Heat exchanger is a generic term and doesn't necessarily imply bidirectional heat flow in use. A radiator is a heat exchanger even though it essentially never warms the coolant.

If I torched my radiator, then it would warm the coolant. No?
Or if I put my radiator in hell, I'm sure it would boil the coolant. :ROFLMAO:
but what does that have to do with anything?

If one side is always hotter than the other side, the heat transfer will always be one directional but that's not the case with the heat exchangers running two different fluids (e.g. Coolant/ATF heat exchanger or Coolant/Engine oil heat exchanger) with different temperatures.

So there will always be bidirectional heat transfer as long as the fluids are at different temperatures. And we are not talking about the effectiveness of such heat transfer so please don't change the subject.
 
If a manufacturer isn’t recommending a suitable (good enough) oil then there are two options: update the design accordingly or recommend something else. It’s a simple concept. They can adapt or perish.
Then they'd stick with the proven designs that already get 500k miles. But they didn't. Their "upgraded" and "better" designs are currently sitting there with factory recalls.
 
”mechanical stress” is too vague a term to be useful here. Oils don’t see “mechanical stress”, they see fluid stress. And oil just sees displacement per unit time, essentially.

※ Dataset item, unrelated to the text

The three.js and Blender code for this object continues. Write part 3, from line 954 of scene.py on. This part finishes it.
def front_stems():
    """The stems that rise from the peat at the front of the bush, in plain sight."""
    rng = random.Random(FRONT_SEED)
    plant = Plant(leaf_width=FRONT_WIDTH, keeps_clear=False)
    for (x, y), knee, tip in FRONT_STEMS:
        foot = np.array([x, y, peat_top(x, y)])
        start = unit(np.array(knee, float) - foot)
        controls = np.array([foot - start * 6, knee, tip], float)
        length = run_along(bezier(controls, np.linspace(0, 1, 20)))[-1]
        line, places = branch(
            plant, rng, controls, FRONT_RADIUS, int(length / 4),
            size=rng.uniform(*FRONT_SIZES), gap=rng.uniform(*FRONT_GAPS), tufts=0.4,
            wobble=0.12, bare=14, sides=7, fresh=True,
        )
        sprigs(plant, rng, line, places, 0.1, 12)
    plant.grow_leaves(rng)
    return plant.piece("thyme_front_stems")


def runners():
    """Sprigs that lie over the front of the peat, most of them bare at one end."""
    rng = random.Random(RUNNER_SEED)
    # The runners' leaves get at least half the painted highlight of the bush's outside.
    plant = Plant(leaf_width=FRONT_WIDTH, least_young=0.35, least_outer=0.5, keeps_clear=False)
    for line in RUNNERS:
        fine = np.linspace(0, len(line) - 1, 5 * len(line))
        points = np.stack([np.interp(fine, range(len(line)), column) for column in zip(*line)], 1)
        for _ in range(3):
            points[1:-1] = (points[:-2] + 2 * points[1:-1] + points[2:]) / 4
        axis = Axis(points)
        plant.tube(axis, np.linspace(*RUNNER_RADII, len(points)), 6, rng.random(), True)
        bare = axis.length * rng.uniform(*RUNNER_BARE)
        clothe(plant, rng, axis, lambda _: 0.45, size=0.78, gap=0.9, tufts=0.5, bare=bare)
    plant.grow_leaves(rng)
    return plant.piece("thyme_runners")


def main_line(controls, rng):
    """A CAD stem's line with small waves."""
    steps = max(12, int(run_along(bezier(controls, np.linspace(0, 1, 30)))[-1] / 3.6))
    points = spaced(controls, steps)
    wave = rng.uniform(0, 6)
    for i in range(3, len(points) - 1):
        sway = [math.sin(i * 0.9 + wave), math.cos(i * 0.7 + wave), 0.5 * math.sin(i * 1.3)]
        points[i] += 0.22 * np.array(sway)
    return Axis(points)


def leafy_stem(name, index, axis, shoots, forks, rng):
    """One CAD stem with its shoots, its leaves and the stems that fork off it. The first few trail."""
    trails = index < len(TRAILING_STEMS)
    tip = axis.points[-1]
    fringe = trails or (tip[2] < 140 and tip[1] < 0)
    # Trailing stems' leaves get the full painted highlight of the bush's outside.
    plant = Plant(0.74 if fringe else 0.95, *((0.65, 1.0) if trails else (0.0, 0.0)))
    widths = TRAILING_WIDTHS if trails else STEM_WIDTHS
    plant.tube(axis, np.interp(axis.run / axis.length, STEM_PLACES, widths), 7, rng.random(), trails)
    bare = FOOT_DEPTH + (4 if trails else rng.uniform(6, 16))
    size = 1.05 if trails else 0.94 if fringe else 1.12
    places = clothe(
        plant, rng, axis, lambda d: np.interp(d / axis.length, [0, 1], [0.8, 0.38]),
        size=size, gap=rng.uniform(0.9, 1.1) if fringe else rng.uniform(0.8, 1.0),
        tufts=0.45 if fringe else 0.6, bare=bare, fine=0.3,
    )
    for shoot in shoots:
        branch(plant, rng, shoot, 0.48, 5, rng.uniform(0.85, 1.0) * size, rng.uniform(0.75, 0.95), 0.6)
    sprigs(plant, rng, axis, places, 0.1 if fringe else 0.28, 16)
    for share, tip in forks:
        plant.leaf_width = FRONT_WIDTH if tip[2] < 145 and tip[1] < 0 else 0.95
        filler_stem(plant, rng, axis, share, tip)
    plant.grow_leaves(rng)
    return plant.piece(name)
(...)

The oil was one place, now it’s being pushed somewhere else, sometimes rather slowly and steadily (say, a piston oil cooler nozzle), sometimes quite violently (say, the top part of a rod bearing when the combustion event occurs) The work involve to make this happen and the time derivative of it is essentially the rate of stress.

And because of how viscosity is defined, the “thicker” an oil is, the greater the shear stress is for the same flow.

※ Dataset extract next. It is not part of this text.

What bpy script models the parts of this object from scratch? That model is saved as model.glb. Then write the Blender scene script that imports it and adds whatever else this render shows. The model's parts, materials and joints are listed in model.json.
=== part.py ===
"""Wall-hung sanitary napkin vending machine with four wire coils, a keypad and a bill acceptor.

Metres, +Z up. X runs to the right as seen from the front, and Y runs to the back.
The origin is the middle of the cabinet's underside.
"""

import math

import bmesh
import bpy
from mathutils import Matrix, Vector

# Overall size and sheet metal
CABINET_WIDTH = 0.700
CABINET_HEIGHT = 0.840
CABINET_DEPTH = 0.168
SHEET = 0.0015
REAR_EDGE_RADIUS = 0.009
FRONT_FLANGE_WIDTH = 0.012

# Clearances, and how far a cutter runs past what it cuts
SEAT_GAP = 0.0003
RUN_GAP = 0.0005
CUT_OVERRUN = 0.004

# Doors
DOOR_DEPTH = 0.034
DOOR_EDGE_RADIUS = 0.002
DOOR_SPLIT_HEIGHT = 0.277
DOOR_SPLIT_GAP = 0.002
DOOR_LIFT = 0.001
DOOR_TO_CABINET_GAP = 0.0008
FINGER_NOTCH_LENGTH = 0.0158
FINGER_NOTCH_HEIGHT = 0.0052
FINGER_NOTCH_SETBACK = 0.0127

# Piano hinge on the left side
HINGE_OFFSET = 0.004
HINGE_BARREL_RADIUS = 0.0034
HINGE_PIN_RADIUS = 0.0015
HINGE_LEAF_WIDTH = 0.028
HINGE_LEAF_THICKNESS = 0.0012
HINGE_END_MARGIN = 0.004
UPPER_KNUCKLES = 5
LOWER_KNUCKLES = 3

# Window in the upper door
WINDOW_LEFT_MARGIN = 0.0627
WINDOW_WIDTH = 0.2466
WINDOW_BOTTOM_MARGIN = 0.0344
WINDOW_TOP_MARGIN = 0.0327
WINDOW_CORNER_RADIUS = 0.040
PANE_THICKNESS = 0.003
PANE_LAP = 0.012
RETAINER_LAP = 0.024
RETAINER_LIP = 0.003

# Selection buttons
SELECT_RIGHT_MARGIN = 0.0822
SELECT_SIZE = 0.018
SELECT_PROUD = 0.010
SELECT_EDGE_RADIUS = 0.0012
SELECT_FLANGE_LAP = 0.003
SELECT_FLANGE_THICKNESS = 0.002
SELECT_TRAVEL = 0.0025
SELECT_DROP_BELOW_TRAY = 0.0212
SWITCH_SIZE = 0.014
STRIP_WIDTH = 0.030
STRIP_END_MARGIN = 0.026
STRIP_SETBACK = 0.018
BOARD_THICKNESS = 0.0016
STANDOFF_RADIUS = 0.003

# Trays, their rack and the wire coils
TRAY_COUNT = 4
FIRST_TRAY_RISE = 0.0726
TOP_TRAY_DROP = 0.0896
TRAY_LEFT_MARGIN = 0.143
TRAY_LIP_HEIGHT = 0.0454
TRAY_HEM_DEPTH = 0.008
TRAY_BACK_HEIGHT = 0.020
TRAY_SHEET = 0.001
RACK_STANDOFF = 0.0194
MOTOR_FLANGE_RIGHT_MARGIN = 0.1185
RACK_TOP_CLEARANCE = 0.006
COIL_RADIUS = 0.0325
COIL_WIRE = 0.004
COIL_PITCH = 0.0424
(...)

Every viscosity spec is at all times a compromise because there’s always a part of the engine that wants more viscosity and another part that wants less.
 
”mechanical stress” is too vague a term to be useful here. Oils don’t see “mechanical stress”, they see fluid stress. And oil just sees displacement per unit time, essentially. The oil was one place, now it’s being pushed somewhere else, sometimes rather slowly and steadily (say, a piston oil cooler nozzle), sometimes quite violently (say, the top part of a rod bearing when the combustion event occurs) The work involve to make this happen and the time derivative of it is essentially the rate of stress.

And because of how viscosity is defined, the “thicker” an oil is, the greater the shear stress is for the same flow.

Every viscosity spec is at all times a compromise because there’s always a part of the engine that wants more viscosity and another part that wants less.
I suggest you write Motul and explain to them then.